Strategic deals could help Alibaba to grow outside its comfort zone, and aid eBay as it struggles to fight off Amazon. Yet analysts identify potential for future conflict.
We think Alibaba and eBay are moving into each other’s territory, as eBay helps China manufacturers sell directly on eBay, and Alibaba develops relationships with US online merchants. The two are effectively ‘frenemies’, with eBay at the western end of a supply chain and reaching east, and Alibaba at the eastern end and expanding west, wrote James Mitchell and Lisa Yuan of Goldman Sachs in a note last month.
They said Alibaba’s acquisitions of Auctiva and Vendio provide tools for about 250,000 sellers who together account for about a quarter of eBay’s business. Those firms could one day encourage merchant partners to list products on a rival platform.

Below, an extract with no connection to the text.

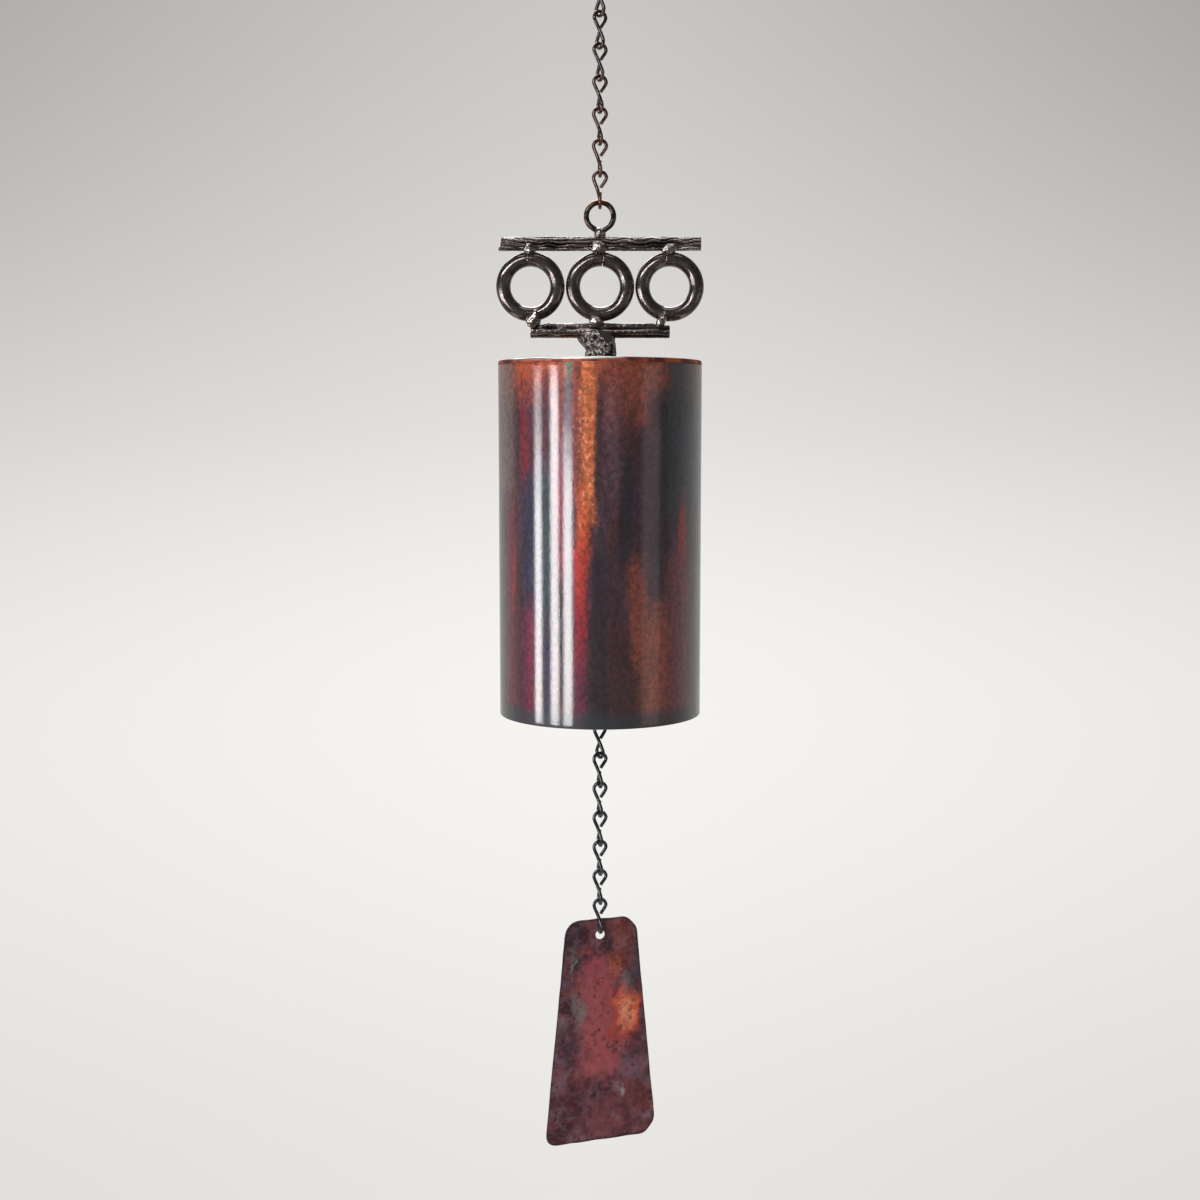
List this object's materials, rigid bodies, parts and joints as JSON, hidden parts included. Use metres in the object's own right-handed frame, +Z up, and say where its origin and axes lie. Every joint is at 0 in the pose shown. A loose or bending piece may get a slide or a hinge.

Wei insists AliExpress is a wholesale service that aims to streamline sourcing and reach smaller retailers. Alibaba.com helps firms to find suppliers whereas AliExpress enables them to buy online. Yet, with no minimum order controls, it has obvious appeal to individual bargain hunters. You can buy a single memory card reader for 30 cents, plastic Halloween lanterns for 80 cents or a pair of platform shoes for under $10 – all with free shipping. The homepage boasts that it offers small orders … from just one item.
This kind of activity … is not what we are designed for, said Wei. I have never seen any online or offline platform that can serve both retail and wholesale customers.
No one could accuse Alibaba’s executives of lacking confidence. But as they strike out for new shores they have good reason to be wary – as another of the weekend’s keynote speakers, Lenovo’s chairman Liu Chuanzhi, reminded them. At home we really are leaders, said the boss of the consumer electronics giant.
But after going abroad, we found out the ocean [between countries] may be deeper than the rivers in China.
• This article was amended on 15 September 2010. Due to an editing error the original referred to eBay’s former chief executive, John Donahoe. This has been corrected.